Heap space usage profiles for the wages dataset (maxSplits = 8, \(\tilde{m}\) = 0.2).

For this experiment, we again use the enlarged wages dataset. This time the dataset consists of 20000 data points (augmented the same way as previously). Figure 4a shows the heap usage profile when using a single batch that contains all data points, resp. the static version, and Fig. 4b shows the profile when computing the same experiment with three batches.
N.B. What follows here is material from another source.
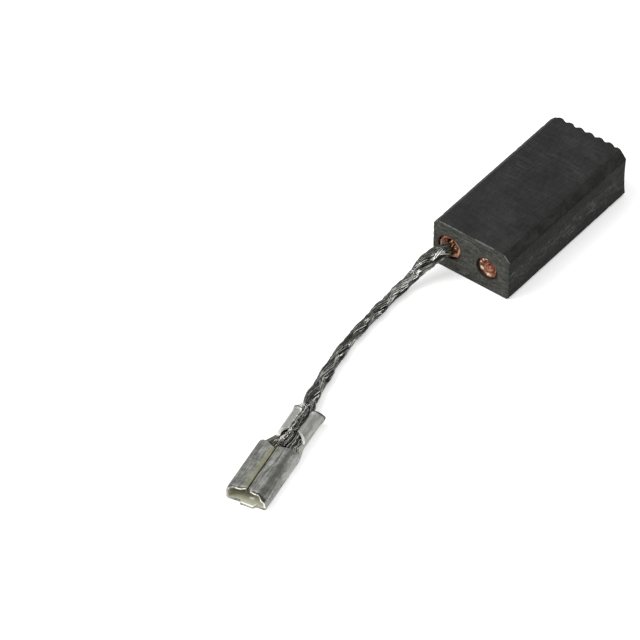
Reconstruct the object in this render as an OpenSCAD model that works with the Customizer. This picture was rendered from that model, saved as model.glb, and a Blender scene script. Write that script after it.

For the static approach simulated in the full-sized 20000 points batch, the heap space rises steadily to a maximum level of around 1500 MB. When subdividing the points into 3 batches of 6666 points, we observe two crucial details: Firstly, the peak heap space usage is approx. 850 MB, which is significantly lower than in the static approach. Secondly, the three sequentially processed batches can clearly be identified as three peaks in the heap space profile.

6 Conclusion

In this work, we presented the novel subspace clustering algorithm CashStream that is able to deal with high-dimensional streaming data efficiently. Precisely, CashStream relies on the subspace clustering paradigm that was introduced for the static CASH algorithm, i.e., using Hough transformations to identify interesting linear subspaces. However, in contrast to CASH, the proposed algorithm uses a batch processing scheme, identifies interesting subspaces within the data batches, and subsequently compresses important information within Concept data structures. Our experiments showed that CashStream is fairly robust against different choices for the batch size and simultaneously reduces the memory consumption significantly compared to the static CASH algorithm (less than 50% on the real-world dataset). At the same time the loss in terms of clustering quality is negligible.